Task statement: Quote every line as given.

Data provided:
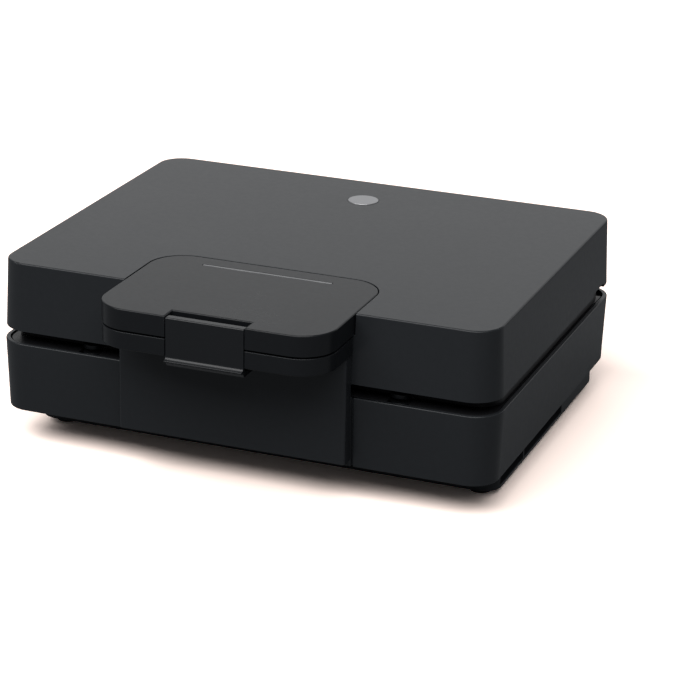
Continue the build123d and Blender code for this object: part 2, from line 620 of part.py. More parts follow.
# Bottom cover: a tub under the base with a channel for winding the cord along each side
with BuildPart() as bottom_cover:
    with BuildSketch(level(COVER_Z)):
        with Locations((0, (COVER_FRONT + COVER_REAR) / 2)):
            RectangleRounded(COVER_WIDTH, COVER_REAR - COVER_FRONT, COVER_CORNER)
    extrude(amount=COVER_HEIGHT)
    fillet(bottom_cover.faces().sort_by(Axis.Z)[0].edges(), COVER_EDGE)
    with BuildSketch(level(COVER_Z + COVER_WALL)):
        with Locations((0, (COVER_FRONT + COVER_REAR) / 2)):
            RectangleRounded(COVER_WIDTH - 2 * (CHANNEL_DEPTH + COVER_WALL),
                             COVER_REAR - COVER_FRONT - 2 * COVER_WALL, COVER_CORNER - COVER_WALL)
    extrude(amount=COVER_HEIGHT - COVER_WALL, mode=Mode.SUBTRACT)
    with BuildSketch(level(COVER_Z + CHANNEL_LIP)):
        for x in (-COVER_WIDTH / 2, COVER_WIDTH / 2):
            with Locations((x, (CHANNEL_FRONT + CHANNEL_REAR) / 2)):
                Rectangle(2 * CHANNEL_DEPTH, CHANNEL_REAR - CHANNEL_FRONT)
            with Locations((x, CHANNEL_RIB)):
                Rectangle(2 * CHANNEL_DEPTH, CHANNEL_RIB_THICKNESS, mode=Mode.SUBTRACT)
    extrude(amount=COVER_HEIGHT - CHANNEL_LIP - COVER_WALL, mode=Mode.SUBTRACT)
    with BuildSketch(level(COVER_Z)):
        with Locations(*COVER_SCREWS):
            Circle(BOSS)
    extrude(amount=COVER_HEIGHT)
    with BuildSketch(level(COVER_Z)):
        with Locations(*COVER_SCREWS):
            Circle(SCREW + SCREW_FIT)
    extrude(amount=COVER_HEIGHT, mode=Mode.SUBTRACT)
    with BuildSketch(level(COVER_Z)):
        with Locations(*COVER_SCREWS):
            Circle(HEAD_ROOM)
    extrude(amount=SCREW_HEAD_HEIGHT, mode=Mode.SUBTRACT)
    FEET = [(x, y) for x in (-COVER_WIDTH / 2 + FOOT_INSET, COVER_WIDTH / 2 - FOOT_INSET)
            for y in (COVER_FRONT + FOOT_INSET, COVER_REAR - FOOT_INSET)]
    with BuildSketch(level(COVER_Z)):
        with Locations(*FEET):
            Circle(FOOT_PEG + FIT)
    extrude(amount=COVER_WALL, mode=Mode.SUBTRACT)
save(bottom_cover, "bottom_cover")

# Rubber feet, each with a peg up into the bottom cover
for name, place in zip(("front_left_foot", "rear_left_foot", "front_right_foot", "rear_right_foot"), FEET):
    with BuildPart() as foot:
        with BuildSketch(level(0)):
            with Locations(place):
                Circle(FOOT_RADIUS)
        extrude(amount=FOOT_HEIGHT)
        fillet(foot.faces().sort_by(Axis.Z)[0].edges(), FOOT_EDGE)
        with BuildSketch(level(COVER_Z)):
            with Locations(place):
                Circle(FOOT_PEG)
        extrude(amount=COVER_WALL - FIT)
    save(foot, name)

# Lower plate carrier: a deck with a step for the plate, an outer skirt and a housing for each release tab
HOUSING_HALF = TAB_STEM_WIDTH / 2 + TAB_WALL
SPRING_END = TAB_REAR + SPRING_SPACE
HOUSING_REAR = SPRING_END + TAB_END_WALL
STEM_Z = FLANGE_Z - TAB_GAP - TAB_STEM
HOUSING_Z = STEM_Z - TAB_TRAVEL
NOSE_ROOM_REAR = TAB_STEP_REAR + TAB_TRAVEL + 2 * TAB_GAP
OPENING_HALF = (CELL_SPACING + CELL_WIDTH) / 2 + POCKET_MARGIN
OPENING_FRONT = PLATE_Y - CELL_DEPTH / 2 - POCKET_MARGIN_Y
OPENING_REAR = PLATE_Y + CELL_DEPTH / 2 + POCKET_MARGIN_Y

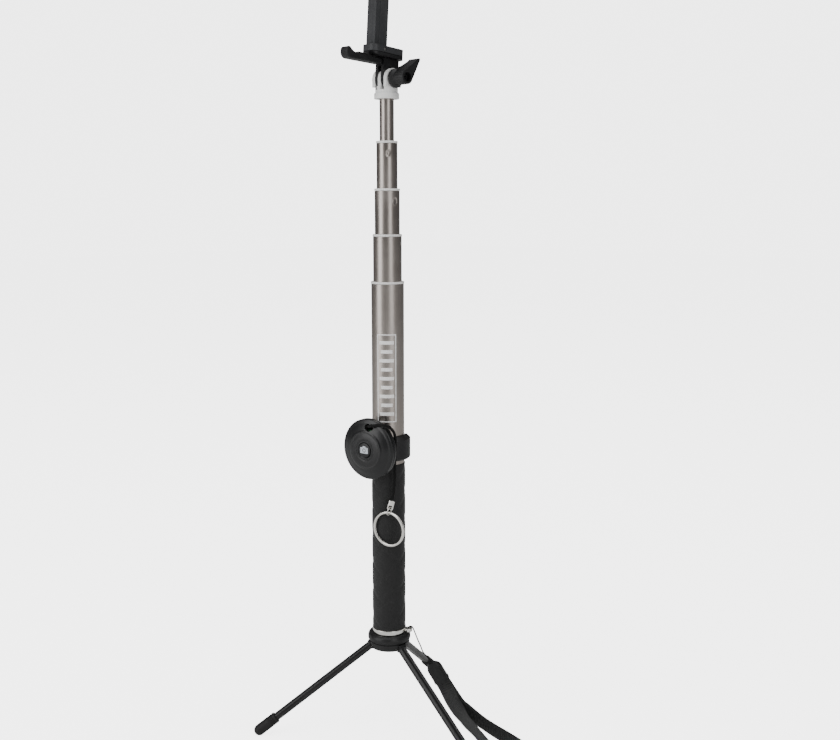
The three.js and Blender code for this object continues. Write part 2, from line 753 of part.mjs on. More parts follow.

Solution to this problem:
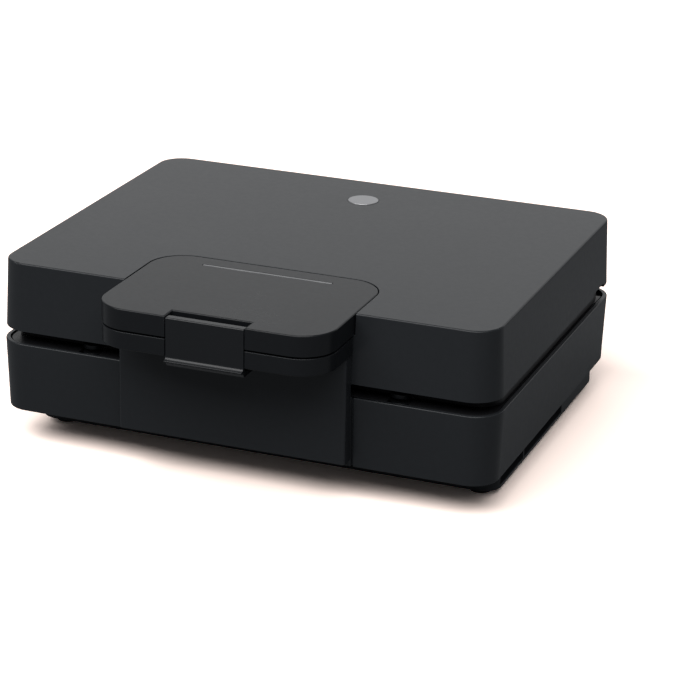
Continue the build123d and Blender code for this object: part 2, from line 620 of part.py. More parts follow.
# Bottom cover: a tub under the base with a channel for winding the cord along each side
with BuildPart() as bottom_cover:
    with BuildSketch(level(COVER_Z)):
        with Locations((0, (COVER_FRONT + COVER_REAR) / 2)):
            RectangleRounded(COVER_WIDTH, COVER_REAR - COVER_FRONT, COVER_CORNER)
    extrude(amount=COVER_HEIGHT)
    fillet(bottom_cover.faces().sort_by(Axis.Z)[0].edges(), COVER_EDGE)
    with BuildSketch(level(COVER_Z + COVER_WALL)):
        with Locations((0, (COVER_FRONT + COVER_REAR) / 2)):
            RectangleRounded(COVER_WIDTH - 2 * (CHANNEL_DEPTH + COVER_WALL),
                             COVER_REAR - COVER_FRONT - 2 * COVER_WALL, COVER_CORNER - COVER_WALL)
    extrude(amount=COVER_HEIGHT - COVER_WALL, mode=Mode.SUBTRACT)
    with BuildSketch(level(COVER_Z + CHANNEL_LIP)):
        for x in (-COVER_WIDTH / 2, COVER_WIDTH / 2):
            with Locations((x, (CHANNEL_FRONT + CHANNEL_REAR) / 2)):
                Rectangle(2 * CHANNEL_DEPTH, CHANNEL_REAR - CHANNEL_FRONT)
            with Locations((x, CHANNEL_RIB)):
                Rectangle(2 * CHANNEL_DEPTH, CHANNEL_RIB_THICKNESS, mode=Mode.SUBTRACT)
    extrude(amount=COVER_HEIGHT - CHANNEL_LIP - COVER_WALL, mode=Mode.SUBTRACT)
    with BuildSketch(level(COVER_Z)):
        with Locations(*COVER_SCREWS):
            Circle(BOSS)
    extrude(amount=COVER_HEIGHT)
    with BuildSketch(level(COVER_Z)):
        with Locations(*COVER_SCREWS):
            Circle(SCREW + SCREW_FIT)
    extrude(amount=COVER_HEIGHT, mode=Mode.SUBTRACT)
    with BuildSketch(level(COVER_Z)):
        with Locations(*COVER_SCREWS):
            Circle(HEAD_ROOM)
    extrude(amount=SCREW_HEAD_HEIGHT, mode=Mode.SUBTRACT)
    FEET = [(x, y) for x in (-COVER_WIDTH / 2 + FOOT_INSET, COVER_WIDTH / 2 - FOOT_INSET)
            for y in (COVER_FRONT + FOOT_INSET, COVER_REAR - FOOT_INSET)]
    with BuildSketch(level(COVER_Z)):
        with Locations(*FEET):
            Circle(FOOT_PEG + FIT)
    extrude(amount=COVER_WALL, mode=Mode.SUBTRACT)
save(bottom_cover, "bottom_cover")

# Rubber feet, each with a peg up into the bottom cover
for name, place in zip(("front_left_foot", "rear_left_foot", "front_right_foot", "rear_right_foot"), FEET):
    with BuildPart() as foot:
        with BuildSketch(level(0)):
            with Locations(place):
                Circle(FOOT_RADIUS)
        extrude(amount=FOOT_HEIGHT)
        fillet(foot.faces().sort_by(Axis.Z)[0].edges(), FOOT_EDGE)
        with BuildSketch(level(COVER_Z)):
            with Locations(place):
                Circle(FOOT_PEG)
        extrude(amount=COVER_WALL - FIT)
    save(foot, name)

# Lower plate carrier: a deck with a step for the plate, an outer skirt and a housing for each release tab
HOUSING_HALF = TAB_STEM_WIDTH / 2 + TAB_WALL
SPRING_END = TAB_REAR + SPRING_SPACE
HOUSING_REAR = SPRING_END + TAB_END_WALL
STEM_Z = FLANGE_Z - TAB_GAP - TAB_STEM
HOUSING_Z = STEM_Z - TAB_TRAVEL
NOSE_ROOM_REAR = TAB_STEP_REAR + TAB_TRAVEL + 2 * TAB_GAP
OPENING_HALF = (CELL_SPACING + CELL_WIDTH) / 2 + POCKET_MARGIN
OPENING_FRONT = PLATE_Y - CELL_DEPTH / 2 - POCKET_MARGIN_Y
OPENING_REAR = PLATE_Y + CELL_DEPTH / 2 + POCKET_MARGIN_Y

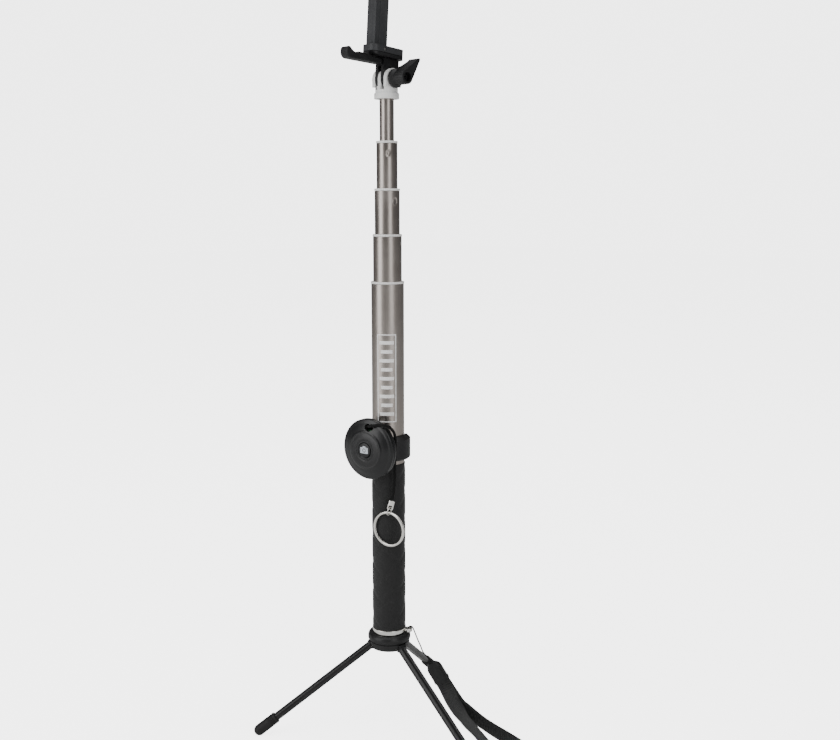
The three.js and Blender code for this object continues. Write part 2, from line 753 of part.mjs on. More parts follow.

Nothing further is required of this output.